People must have confidence that private conversations are only heard by those intended and not overheard by anyone else. Interactions in the absence of such privacy — talking in a corridor, for example — risk being silenced or broken up by the appearance of others and raise concerns about what the interrupter might have heard.
Impact on Remote Working: If the only time you speak to another team member is on the daily Zoom call with 15 other people, then you will never create the necessary environment for people to have those frank and honest conversations that are required. Consider taking a video call directly, or take conversations to temporary Slack messaging so you can thrash out the details. Just remember, once you have finished, consider sharing the outcome with the rest of the team in a shared channel, so everyone has the context.
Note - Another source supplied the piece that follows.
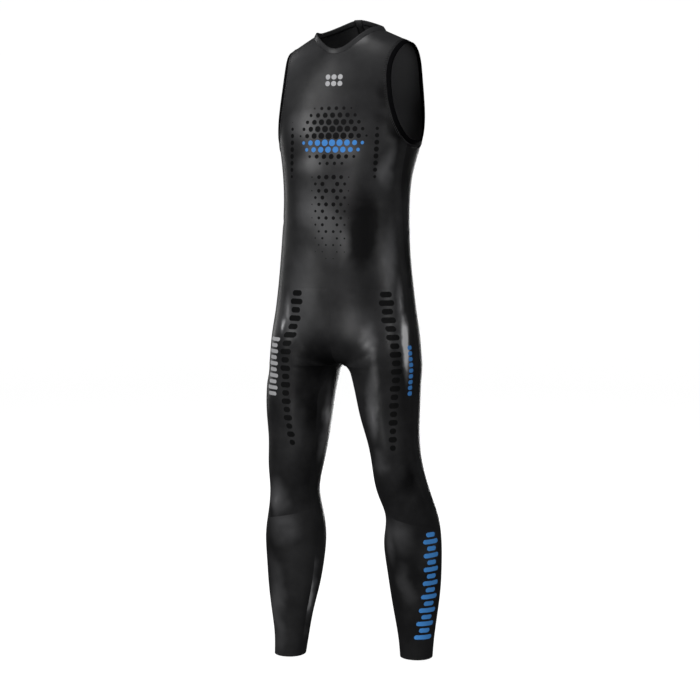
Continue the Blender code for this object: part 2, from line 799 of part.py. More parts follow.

The social definition of the space: What is supposed, obliged and allowed to occur there. People have got to feel comfortable that it is okay for them to be in a certain place, that is, not feel embarrassed or discredited. For an encounter to become an informal interaction, the people involved must not only feel comfortable about what others will see and hear — the issue of privacy — but also what others will think.
Impact on Remote Working: In a remote environment, having different channels for people to talk about topics ranging from specific technical subjects to a place just for some watercooler chat helps promote legitimacy between co-workers. Remember that shy people in a remote setting will be doubly shy, so ensure that the team environment invites active communications across all team members.